FCA statement on UK business interruption insurance

In an announcement this morning, FCA interim chief executive Christopher Woolard said: “We have been clear that we believe in the majority of cases, business interruption insurance was not purchased to, and is unlikely to, cover the current emergency.

“However, there remain a number of policies where it is clear that the firm has an obligation to pay out on a policy.

“For these policies, it is important that claims are assessed and settled quickly. There are also some other policies where firms may consider there is no doubt about wording and decline to pay a claim, but customers may still consider there is genuine uncertainty about whether their policy provides cover.

“Our intended court action is designed to resolve a selected number of key issues causing uncertainty as promptly as possible and to provide greater clarity for all parties, both insured and insurers.”

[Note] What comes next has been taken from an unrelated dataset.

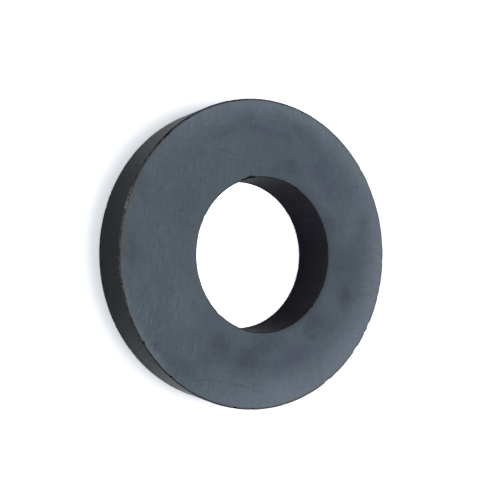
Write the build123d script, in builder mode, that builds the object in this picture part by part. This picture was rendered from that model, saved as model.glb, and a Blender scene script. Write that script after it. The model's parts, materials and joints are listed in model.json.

Industry reaction to FCA position on business interruption insurance

Daniel C Duckett, owner of the Lazy Claire Patisserie, a Belfast bakery that is one of the many businesses looking to fight for a payout from Hiscox, asked how long it will take for the FCA to make a ruling and, if insurers do have to pay out, how long it will take for the money to be received by businesses currently suffering the impacts of the lockdown.

“How long will it take for this legal opinion to be issued when our members have already been waiting five to six weeks since claims began?,” he said.

“How long after a judgement will the insurers actually begin to pay out if they are forced to do so?”

The FCA declined to comment on whether the HAG or HIGA would be selected as relevant cases for the court action, adding that it will choose a broad range of cases representative of all the most frequently used policy wordings that are giving rise to uncertainty.

Duckett confirmed the HAG has not been contacted by the FCA.